The Fed is projecting that the U.S. economy will grow 3 percent this year, the fastest since 2005, and about 2.3 percent next year, and forecasts two years of further increases after that. But as interest rates rise and regions the U.S. does a lot of business with, like Europe and China, also slow down, those estimates might be harder to reach.

Trade tensions between the U.S. and China, the largest and second-largest economies in the world, are not the only reason for the expected slowdown in economic growth and corporate profits, but they are adding even more uncertainty to a picture that already looks cloudy.

The S&P 500 index jumped as much as 1.5 percent following Williams’ comments, but the gains didn’t last. The index edged up 2 points, or 0.1 percent, to 2,469 at 11:39 a.m. Eastern time. The S&P 500, which is widely used by funds that track the U.S. market, has fallen about 16 percent from its high in September.

The Dow Jones Industrial Average rose 74 points, or 0.3 percent, to 22,934. The Nasdaq slipped 41 points, or 0.6 percent, to 6,486. The Russell 2000 index of smaller-company stocks lost 7 points, or 0.5 percent, to 1,318.

Athletic-gear maker Nike jumped 7.7 percent to $72.74 after a better-than-expected third-quarter report. That helped shoe retailer Foot Locker, which gained 4.2 percent to $49.91.

Household-goods companies climbed. Pepsi rose 2.1 percent to $112.57 and Procter & Gamble added 1.4 percent to $92.22. Also rising were utilities and health-care companies. Utility company Dominion Energy jumped 1.7 percent to $76.10 and drugmaker AbbVie surged 2.7 percent to 87.66.

As of Friday morning, utilities and health-care companies were the only two sectors in the S&P 500 that are higher than they were on Jan. 1. The S&P 500 itself is down about 8 percent in 2018. After accounting for dividends, it’s on track for its first annual loss since 2008, the year the global financial crisis roiled markets.

Defense contractors fell after President Donald Trump said he’s withdrawing U.S. soldiers from Syria in an unexpected move.
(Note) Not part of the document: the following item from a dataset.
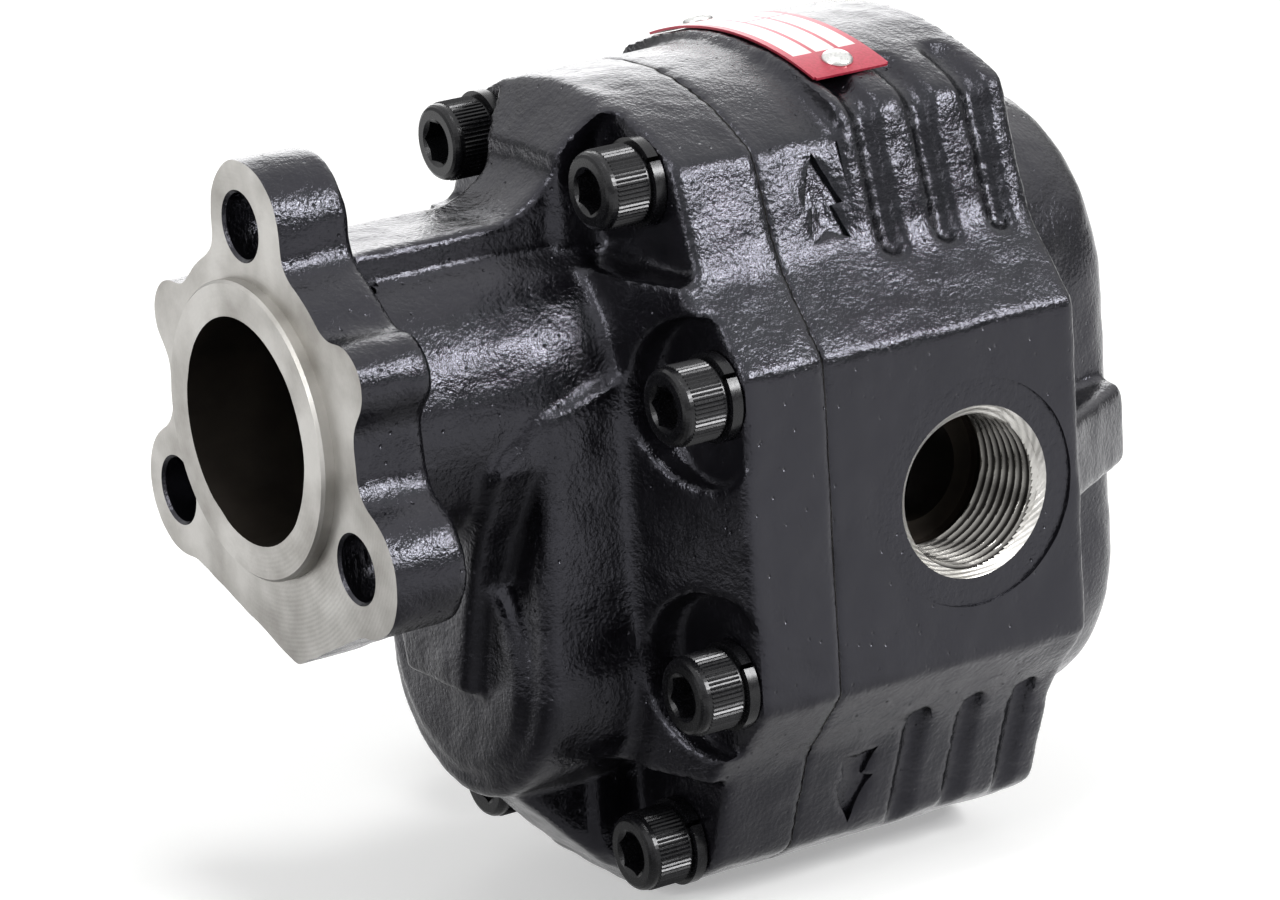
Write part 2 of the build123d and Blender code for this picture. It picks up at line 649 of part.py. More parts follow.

Media reports say the administration might also pull large numbers of soldiers out of Afghanistan. Northrop Grumman fell 2.2 percent to $238.34 and Lockheed Martin fell 2.2 percent to $259.43.
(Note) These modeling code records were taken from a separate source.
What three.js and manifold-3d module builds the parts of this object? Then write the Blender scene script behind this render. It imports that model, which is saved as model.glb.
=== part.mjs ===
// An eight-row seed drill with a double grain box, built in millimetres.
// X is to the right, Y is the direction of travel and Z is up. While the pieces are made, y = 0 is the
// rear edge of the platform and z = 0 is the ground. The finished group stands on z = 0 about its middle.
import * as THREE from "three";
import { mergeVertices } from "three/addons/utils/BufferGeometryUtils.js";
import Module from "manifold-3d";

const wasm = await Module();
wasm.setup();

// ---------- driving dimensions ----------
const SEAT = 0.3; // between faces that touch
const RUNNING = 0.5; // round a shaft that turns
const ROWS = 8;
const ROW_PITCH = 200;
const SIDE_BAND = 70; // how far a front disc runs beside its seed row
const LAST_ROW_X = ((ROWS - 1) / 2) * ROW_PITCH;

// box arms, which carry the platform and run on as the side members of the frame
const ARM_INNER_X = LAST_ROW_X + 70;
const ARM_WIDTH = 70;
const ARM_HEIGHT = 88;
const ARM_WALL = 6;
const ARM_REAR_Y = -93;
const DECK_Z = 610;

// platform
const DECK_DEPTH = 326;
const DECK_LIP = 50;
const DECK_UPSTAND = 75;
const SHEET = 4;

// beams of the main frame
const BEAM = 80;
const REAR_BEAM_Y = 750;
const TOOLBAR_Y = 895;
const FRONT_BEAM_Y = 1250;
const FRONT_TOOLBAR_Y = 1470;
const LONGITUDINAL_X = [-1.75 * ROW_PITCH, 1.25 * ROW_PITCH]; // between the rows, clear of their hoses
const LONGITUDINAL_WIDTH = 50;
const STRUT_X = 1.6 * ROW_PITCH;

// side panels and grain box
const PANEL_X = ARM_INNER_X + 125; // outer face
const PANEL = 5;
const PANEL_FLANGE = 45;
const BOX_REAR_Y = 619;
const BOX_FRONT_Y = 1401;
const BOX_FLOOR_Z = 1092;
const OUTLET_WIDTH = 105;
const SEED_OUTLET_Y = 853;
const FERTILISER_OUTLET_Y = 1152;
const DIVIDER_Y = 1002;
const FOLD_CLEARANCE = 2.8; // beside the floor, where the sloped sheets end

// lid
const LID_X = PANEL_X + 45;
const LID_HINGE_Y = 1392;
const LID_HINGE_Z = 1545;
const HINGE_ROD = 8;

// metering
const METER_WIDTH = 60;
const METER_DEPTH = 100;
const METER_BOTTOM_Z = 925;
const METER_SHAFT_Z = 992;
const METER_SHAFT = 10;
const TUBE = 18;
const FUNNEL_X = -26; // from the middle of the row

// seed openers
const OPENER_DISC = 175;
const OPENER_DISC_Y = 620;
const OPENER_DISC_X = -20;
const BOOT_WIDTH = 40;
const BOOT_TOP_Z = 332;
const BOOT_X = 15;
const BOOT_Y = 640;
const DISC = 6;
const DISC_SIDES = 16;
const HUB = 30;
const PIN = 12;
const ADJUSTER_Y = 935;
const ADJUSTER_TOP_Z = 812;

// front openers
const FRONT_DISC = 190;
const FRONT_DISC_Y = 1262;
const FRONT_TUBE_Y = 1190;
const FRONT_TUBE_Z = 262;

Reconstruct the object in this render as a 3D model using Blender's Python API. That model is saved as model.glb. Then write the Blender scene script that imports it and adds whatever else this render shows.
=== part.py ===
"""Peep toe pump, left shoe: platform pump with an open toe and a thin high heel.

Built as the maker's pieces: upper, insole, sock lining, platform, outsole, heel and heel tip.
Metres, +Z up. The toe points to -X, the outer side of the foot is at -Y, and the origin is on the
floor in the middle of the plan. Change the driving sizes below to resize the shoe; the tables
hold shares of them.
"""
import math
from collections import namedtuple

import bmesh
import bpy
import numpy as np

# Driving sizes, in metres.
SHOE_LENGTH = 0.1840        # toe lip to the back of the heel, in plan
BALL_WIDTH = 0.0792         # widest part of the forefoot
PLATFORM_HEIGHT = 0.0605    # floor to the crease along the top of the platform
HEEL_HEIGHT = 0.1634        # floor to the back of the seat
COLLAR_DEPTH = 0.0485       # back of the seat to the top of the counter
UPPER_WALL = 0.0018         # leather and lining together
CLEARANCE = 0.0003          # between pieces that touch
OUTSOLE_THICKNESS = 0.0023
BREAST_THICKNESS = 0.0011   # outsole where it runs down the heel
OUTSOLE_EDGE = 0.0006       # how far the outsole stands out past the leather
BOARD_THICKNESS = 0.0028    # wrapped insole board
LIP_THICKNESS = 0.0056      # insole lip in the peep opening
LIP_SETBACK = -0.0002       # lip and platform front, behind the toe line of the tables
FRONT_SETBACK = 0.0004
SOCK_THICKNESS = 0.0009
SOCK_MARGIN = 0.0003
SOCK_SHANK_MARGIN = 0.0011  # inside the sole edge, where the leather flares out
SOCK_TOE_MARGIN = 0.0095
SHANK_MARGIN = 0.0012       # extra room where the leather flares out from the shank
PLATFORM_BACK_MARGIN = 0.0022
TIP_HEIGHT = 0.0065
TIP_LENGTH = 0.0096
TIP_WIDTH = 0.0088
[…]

The market’s big losses this month are an outlier because December is generally the strongest time of the year for U.S. stocks, as positions are closed out and people adjust their portfolios in anticipation of the year to come. Barring huge gains, this will be the worst December for the U.S. market since the 1930s.

Germany’s DAX slipped 0.2 percent while France’s CAC 40 fell 0.5 percent. The FTSE 100 in Britain dipped 0.5 percent. The Hang Seng index in Hong Kong rose 0.5 percent while South Korea’s Kospi inched up 0.1 percent. The Japanese Nikkei declined 1.1 percent.

All of those indexes have taken steep losses this year. The DAX, Hang Seng and Kospi have all plunged at least 20 percent since early January and the Nikkei is down 17 percent since early October.

Oil prices have declined 40 percent from recent highs amid concerns over a glut in the market and the slowing economy. Benchmark U.S. crude dipped 0.2 percent to $45.81 a barrel in New York. The international standard, Brent crude, declined 1 percent to $53.80 a barrel in London.

Bond prices were little changed. The yield on the 10-year Treasury note stayed at 2.79 percent.

The U.S. dollar also ticked higher after two days of sharp losses brought on by fears about the economy and slower increases in interest rates. The dollar edged down to 111.08 yen from 111.11 yen. The euro fell back to $1.1416 from $1.1469, and the British pound rose to $1.2672 from $1.2671.